5. Trends expose hidden flakiness

History plots Passed, Failed, Flaky, Skipped across recent runs and flags spikes in flaky share.
Analytics adds average flakiness, new failure rate, and retry trends.

6. PR-aware workflow

Pull Requests view shows the latest run per PR with passed, failed, flaky, skipped counts, and quick links to evidence.

7. One-click handoff and alerts

Create Jira or Linear issues prefilled with test details, failure cluster, code snippet, short history, and links.
Slack posts run status, success rate, passed, failed, flaky, skipped, branch, author, and a "View run" link.

8. CI setup

Add the Playwright JSON reporter, upload from CI with the CLI or the GitHub Action. Labels and flaky breakdowns appear automatically.

Conclusion

Flaky tests destroy productivity and trust.The right detection tools change them from pipeline blockers into manageable issues. Whether you choose AI-powered analysis, CI-native controls, or open-source dashboards, the key is starting now.

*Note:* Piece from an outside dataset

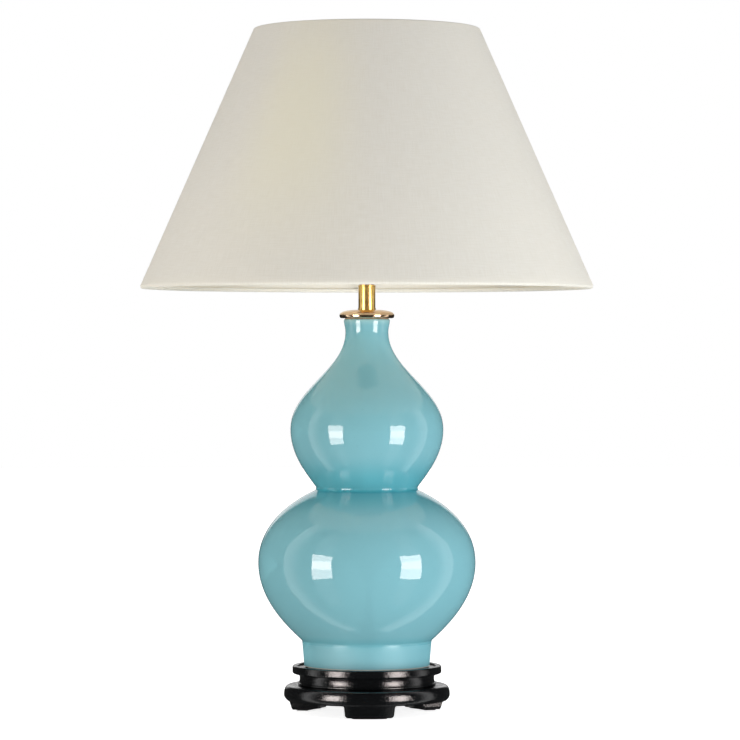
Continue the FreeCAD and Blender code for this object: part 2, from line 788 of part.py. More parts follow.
def bulb_cap():
    """Metal screw cap with its threads left plain, tapering in below to the insulator."""
    low_z = bulb_z + bulb_contact_height + bulb_insulator_height
    high_z = bulb_z + bulb_cap_height
    taper_z = low_z + bulb_cap_taper
    sheet = bulb_cap_sheet
    return turned([(bulb_cap_foot_r - sheet, low_z), (bulb_cap_foot_r, low_z), (bulb_cap_r, taper_z),
                   (bulb_cap_r, high_z), (bulb_cap_r - sheet, high_z), (bulb_cap_r - sheet, taper_z)])


def bulb_insulator():
    low_z = bulb_z + bulb_contact_height
    high_z = low_z + bulb_insulator_height
    return turned([(0, low_z), (bulb_contact_r, low_z), (bulb_cap_foot_r, high_z), (0, high_z)])


def bulb_contact():
    body = Part.makeCylinder(bulb_contact_r, bulb_contact_height, at(0, bulb_z))
    return body.makeFillet(bulb_contact_round, circles_at(body, bulb_contact_r, bulb_z))


def bulb_stem():
    """Glass mount: a flare sealed to the neck and a column that carries the filaments."""
    low_z = bulb_z + bulb_cap_height - bulb_neck_in_cap
    flare_z = low_z + bulb_stem_flare_height
    high_z = low_z + bulb_stem_height
    outline = [
        line(at(0, low_z), at(bulb_stem_flare_r, low_z)),
        bezier(at(bulb_stem_flare_r, low_z), at(bulb_stem_r, low_z), at(bulb_stem_r, flare_z)),
        line(at(bulb_stem_r, flare_z), at(bulb_stem_r, high_z)),
        line(at(bulb_stem_r, high_z), at(0, high_z)),
        line(at(0, high_z), at(0, low_z)),
    ]
    return spin(outline)


def bulb_filaments():
    """Upright filaments in a ring round the glass column, on a wire cross at its top."""
    top_z = bulb_z + bulb_cap_height - bulb_neck_in_cap + bulb_stem_height
    stick = rod(filament_r, filament_length, at(filament_circle_r, top_z + filament_r - filament_length),
                FreeCAD.Vector(0, 0, 1))
    arm = rod(filament_r / 2, filament_circle_r, at(0, top_z + filament_r / 2), FreeCAD.Vector(1, 0, 0))
    cage = pattern(stick, filament_count) + pattern(arm, filament_count)
    body = cage[0]
    for piece in cage[1:]:
        body = body.fuse(piece)
    return body


# --- shade carrier ------------------------------------------------------------------------------
def fitter_ring():
    body = ring(fitter_bore_r, fitter_r, fitter_z, fitter_z + fitter_thickness)
    return body.makeFillet(fitter_round, circles_at(body, fitter_r, fitter_z + fitter_thickness))


def strut():
    """One arm: level where it is welded to the fitter ring, then down to the shade's lower wire."""
    wire = lower_wire_centre()
    start = at(fitter_r - strut_let_in, fitter_z + fitter_thickness / 2)
    elbow = at(start.x + strut_flat, start.z)
    fall = math.degrees(math.atan2(wire.z - elbow.z, wire.x - elbow.x))
    cut_back = strut_bend_r * math.tan(math.radians(abs(fall) / 2))
    before = at(elbow.x - cut_back, elbow.z)
    after = step(elbow, fall, cut_back)
    centre = at(before.x, before.z - strut_bend_r)
    middle = step(centre, 90.0 + fall / 2, strut_bend_r)
    end = step(wire, fall, -(shade_wire_r - strut_bite))
    path = Part.Wire([line(start, before), arc(before, middle, after), line(after, end)])
    section = Part.Wire(Part.Circle(start, FreeCAD.Vector(1, 0, 0), strut_r).toShape())
    arm = path.makePipeShell([section], True, False)
    return arm.cut(fitter_ring()).cut(shade_wire(wire))


def fitter_struts():
    return pattern(strut(), strut_count, BACK)


def clamp_ring():
    """Threaded ring that holds the carrier on the shoulder: a flange under a collar with finger grips."""
    inner_r = shell_r + RUNNING
    flange_z = clamp_z + clamp_ring_flange
    collar_z = clamp_z + clamp_ring_height
    body = turned([(inner_r, clamp_z), (clamp_ring_r, clamp_z), (clamp_ring_r, flange_z),
                   (clamp_ring_collar_r, flange_z), (clamp_ring_collar_r, collar_z), (inner_r, collar_z)])
    body = body.makeFillet(clamp_ring_round, circles_at(body, clamp_ring_r, flange_z))
    groove = rod(clamp_grip_r, clamp_ring_height, at(clamp_ring_r, clamp_z), FreeCAD.Vector(0, 0, 1))
    for cutter in pattern(groove, clamp_grip_count):
        body = body.cut(cutter)
    return body


# --- shade --------------------------------------------------------------------------------------
def slant():
    """Angle of the shade's wall from level, in degrees: over 90, because it leans inward."""
    return math.degrees(math.atan2(shade_height, shade_top_r - shade_bottom_r))


def hem_r():
    """Outer radius of the rolled edge: the wire with the fabric round it."""
    return shade_wire_r + hem_slack + shade_fabric_thickness


def lower_wire_centre():
    """Centre of the lower wire: its rolled edge touches the wall's line and the shade's lowest level."""
    up = hem_r() * math.tan(math.radians(slant() / 2))
    touching = step(at(shade_bottom_r, shade_z), slant(), up)
    return step(touching, slant() + 90.0, hem_r())


def upper_wire_centre():
    down = hem_r() / math.tan(math.radians(slant() / 2))
    touching = step(at(shade_top_r, shade_top_z), slant(), -down)
    return step(touching, slant() + 90.0, hem_r())


def shade_wire(centre):
    return Part.makeTorus(centre.x, shade_wire_r, at(0, centre.z))


def shade_fabric():
    """Cone wall rolled round both wires and tucked in behind them, notched where the struts pass."""
    low = lower_wire_centre()
    high = upper_wire_centre()
    outward = slant() - 90.0
    low_end = outward - 180.0 - hem_tuck_angle
    high_end = outward + 180.0 + hem_tuck_angle
    outer_r = hem_r()
    inner_r = outer_r - shade_fabric_thickness

    def curl(centre, radius, first, last):
        middle = step(centre, (first + last) / 2, radius)
        return arc(step(centre, first, radius), middle, step(centre, last, radius))

    outline = [
        line(step(low, outward, outer_r), step(high, outward, outer_r)),
        curl(high, outer_r, outward, high_end),
        line(step(high, high_end, outer_r), step(high, high_end, inner_r)),
        curl(high, inner_r, high_end, outward),
        line(step(high, outward, inner_r), step(low, outward, inner_r)),
        curl(low, inner_r, outward, low_end),
        line(step(low, low_end, inner_r), step(low, low_end, outer_r)),
        curl(low, outer_r, low_end, outward),
    ]
    body = spin(outline)
    for arm in fitter_struts():
        body = body.cut(arm)
    return body


def shade_lining():
    """Stiff sheet behind the fabric, between the two rolled edges."""
    out_of_hem = hem_r() - shade_fabric_thickness - shade_lining_thickness
    clear = math.sqrt(hem_r() ** 2 - out_of_hem ** 2) + lining_setback
    outward = slant() - 90.0
    wall = hem_r() - shade_fabric_thickness
    low = step(step(lower_wire_centre(), outward, wall), slant(), clear)
    high = step(step(upper_wire_centre(), outward, wall), slant(), -clear)
    high_inside = step(high, outward, -shade_lining_thickness)
    low_inside = step(low, outward, -shade_lining_thickness)
    return turned([(corner.x, corner.z) for corner in (low, high, high_inside, low_inside)])


# --- write one file per piece -------------------------------------------------------------------
os.makedirs("parts", exist_ok=True)
save("foot_pads", *foot_pads())
save("stand_leg_ring", leg_ring())
save("stand_waist_ring", waist_ring())
save("cable_grommet", cable_grommet())
save("stand_tray", tray())
save("vase_seat_ring", seat_ring())
save("vase_body", vase())
save("mouth_gasket", mouth_gasket())
save("vase_cap", vase_cap())
save("stem_collar", tube_collar())
save("stem_tube", stem_tube())
save("stem_top_washer", top_washer())
save("threaded_rod", threaded_rod())
save("stand_washer", stand_washer())
save("lock_washer", lock_washer())
save("stand_nut", hex_nut())
save("holder_cap", holder_cap())
save("holder_grub_screw", grub_screw())
save("holder_shell", holder_shell())
save("terminal_block", terminal_block())
save("terminal_screws", *terminal_screws())
save("centre_contact", centre_contact())
save("insulating_sleeve", insulating_sleeve())
save("screw_liner", screw_liner())
save("switch_bar", switch_bar())
save("switch_buttons", *switch_buttons())
save("bulb_globe", bulb_globe())
save("bulb_cap", bulb_cap())
save("bulb_insulator", bulb_insulator())
save("bulb_contact", bulb_contact())
save("bulb_stem", bulb_stem())
save("bulb_filaments", bulb_filaments())
save("fitter_ring", fitter_ring())
save("fitter_struts", *fitter_struts())
save("clamp_ring", clamp_ring())
save("shade_lower_wire", shade_wire(lower_wire_centre()))
save("shade_upper_wire", shade_wire(upper_wire_centre()))
save("shade_fabric", shade_fabric())
save("shade_lining", shade_lining())
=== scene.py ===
import json
import math

import bpy
import numpy as np
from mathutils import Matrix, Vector


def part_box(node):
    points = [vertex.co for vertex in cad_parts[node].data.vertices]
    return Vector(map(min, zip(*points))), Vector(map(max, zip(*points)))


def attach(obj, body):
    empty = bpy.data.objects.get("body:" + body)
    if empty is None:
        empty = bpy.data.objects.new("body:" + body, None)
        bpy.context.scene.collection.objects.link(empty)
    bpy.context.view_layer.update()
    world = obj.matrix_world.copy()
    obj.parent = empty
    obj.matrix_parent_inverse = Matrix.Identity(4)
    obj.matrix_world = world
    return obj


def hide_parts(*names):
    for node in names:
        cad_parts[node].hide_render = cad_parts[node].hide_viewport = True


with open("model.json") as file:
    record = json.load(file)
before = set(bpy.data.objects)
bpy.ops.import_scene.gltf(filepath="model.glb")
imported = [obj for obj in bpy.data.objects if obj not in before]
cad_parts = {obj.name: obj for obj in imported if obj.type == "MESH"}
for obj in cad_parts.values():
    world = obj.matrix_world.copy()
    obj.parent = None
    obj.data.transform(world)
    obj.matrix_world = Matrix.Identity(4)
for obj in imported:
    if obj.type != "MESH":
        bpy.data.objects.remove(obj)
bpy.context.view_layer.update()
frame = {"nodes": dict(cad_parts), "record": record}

nodes = frame["nodes"]

# --- sizes, in metres -----------------------------------------------------------------------------
MM = 0.001
SHADE_LOW = 476.3 * MM
SHADE_HEIGHT = 292.2 * MM
SHADE_BOTTOM_R = 255.6 * MM
SHADE_TOP_R = 126.8 * MM
SHADE_MIDDLE_R = 0.19
CLOTH = 0.8 * MM
WIRE_R = 1.75 * MM
HEM_SLACK = 0.1 * MM
TUCK = math.radians(30.0)
LAP = 11.0 * MM
LAP_RAMP = 7.0 * MM
LAP_LIFT = CLOTH * 1.05
# waves of the cloth round the shade: how many, height, phase
RIPPLES = ((5, 0.12 * MM, 0.0), (11, 0.08 * MM, 1.0))

ROD_R = 5.0 * MM
ROD_BORE_R = 3.5 * MM
ROD_PITCH = 1.0 * MM
ROD_THREAD = 0.35 * MM
ROD_THREAD_TOP = 46.0 * MM

FELT_EDGE = 0.35 * MM

VASE_Z = 52.3 * MM
FOOT_CREASE_Z = 81.3 * MM
CREASE_Z = 251.3 * MM
VASE_MIDDLE_Z = 0.24
LIP_Z = 442.5 * MM

# --- how finely the pieces are divided ------------------------------------------------------------
CLOTH_STEPS = 360
RAMP_STEPS = 12
WALL_STEPS = 40
CURL_STEPS = 20
ROD_SIDES = 32
ROD_ROWS_PER_TURN = 6
FELT_EDGE_STEPS = 3

# the angles of the cloth are told apart to this many digits
ANGLE_DIGITS = 7
# edges bent by more than this stay sharp, in degrees
CLOTH_SHARP = 50.0
ROD_SHARP = 40.0
# edges of the felt bent by more than this are softened, in degrees
FELT_CORNER = 40.0


# --- mesh helpers ---------------------------------------------------------------------------------
def mesh_object(name, points, faces):
    mesh = bpy.data.meshes.new(name)
    mesh.from_pydata([tuple(p) for p in points], [], faces)
    mesh.validate()
    made = bpy.data.objects.new(name, mesh)
    bpy.context.collection.objects.link(made)
    return made


def shade_smooth(piece, sharp):
    piece.data.shade_smooth()
    piece.data.set_sharp_from_angle(angle=math.radians(sharp))


def grid_faces(rows, columns, wrap_rows=False, wrap_columns=False):
    """Quads between the points of a grid that is numbered row by row."""
    faces = []
    for i in range(rows if wrap_rows else rows - 1):
        for j in range(columns if wrap_columns else columns - 1):
            below = (i + 1) % rows
            right = (j + 1) % columns
            faces.append((i * columns + j, below * columns + j, below * columns + right, i * columns + right))
    return faces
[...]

If you want simple, accurate flaky detection for Playwright with real cause hints and alerts, TestDino is a strong choice for teams in 2025. It flags flaky tests, explains why, and integrates with your CI and chat tools with minimal setup.

Try TestDino free for 14 days and measure the reduction in debugging time yourself. Sign up today to see which TestDino plan fits your needs.

FAQs

A test is considered flaky when it sometimes passes and sometimes fails without any changes to the code or test itself. This inconsistent behavior is usually due to timing issues, network glitches, environment differences, or other intermittent factors.